After the divorce I completed my open degree and threw myself into work. I moved further away for a care work venture with my older brother which also failed. When I write it out like this it feels as though my life had been one long string of disappointments — setback after setback yet there was light at the end of the tunnel.
Around 6 months before my 40th birthday everything changed. I met my now husband on a dating app. We were two previously broken people with failed marriages behind us and both far along in our healing. He had a supportive family and a puppy who, if I’m honest, may have chosen me first. I fell in love with his kind respectful nature. At first I wondered if he was putting on an act but after meeting his parents a month later I knew he was genuine.
Soon after I met the rest of his family who were all just as lovely. A conversation after dinner with his sister, a Christian missionary in Nepal, became the moment that set everything in motion. Until then I held a universalist view of God. I believed Muslims and Christians worshipped the same God and her gentle questions stirred something in me. They pushed me to look deeper into Islam in the hope of strengthening my faith.
I had grown up being told Muslims were the continuation of the faith and that Jesus was our prophet yet I realised I knew very little about the Muslim Jesus. As I studied I began to see the cracks and slowly but surely my faith in Islam started to dismantle.
All the while his family introduced me to Christianity with patience and tenderness. We visited their local church from time to time when we went to visit and the Reverend was always warm and welcoming. A year and a half later I was baptised and we married in that same church. It was simple, beautiful and finally a marriage in the eyes of God.
My younger brother was the only member of my family who attended the church wedding and he walked me down the aisle. Although the rest of my family chose not to attend the ceremony they celebrated with us at the reception held at my in laws’ home. I never explicitly told them I was Christian and still haven’t at the time of writing this. I suspect my dad already has an inkling and chooses not to ask knowing I might say yes. Even so our wedding was a truly beautiful day and the photograph that forms the background of this website was taken by our Christian photographer on that very day.
God truly works in mysterious ways. Only a year earlier I had said I would never become a Christian yet here I am. Thank you Lord for being my Shepherd and guiding me onto the right path.
The Moral of My Story
There was purpose in my suffering and it was all part of God the Father’s plan. I was dead in my sins and needed to reach the bottom of the deep before I was ready to take God the Son Jesus’ hand and be lifted out. It is through God the Holy Spirit that my heart is continually being transformed even to this day.

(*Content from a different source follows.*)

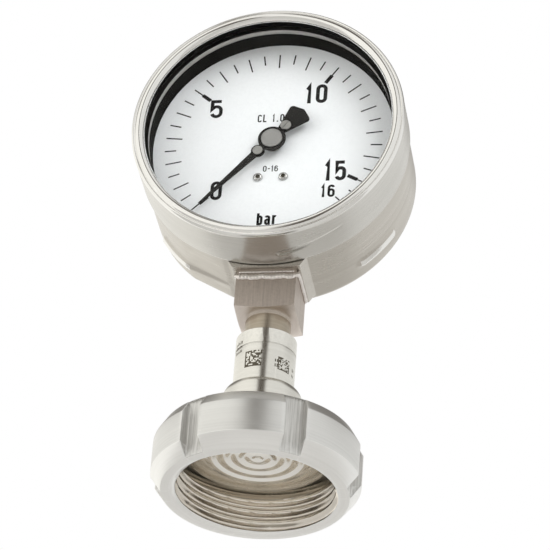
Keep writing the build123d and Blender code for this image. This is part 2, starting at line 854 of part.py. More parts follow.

Looking back I can now see how every part of my story was preparing me for the truth. With Christ the world finally makes sense — its beauty, its suffering and everything in between. If you have faced hardship remember this verse:
“Not only that, but we rejoice in our sufferings, knowing that suffering produces endurance and endurance produces character and character produces hope and hope does not put us to shame because God’s love has been poured into our hearts through the Holy Spirit who has been given to us.” — Romans 5:3–5 (ESV)
In my upcoming posts I hope to share the slow and difficult process of dismantling Islam including the online resources that helped me through my journey.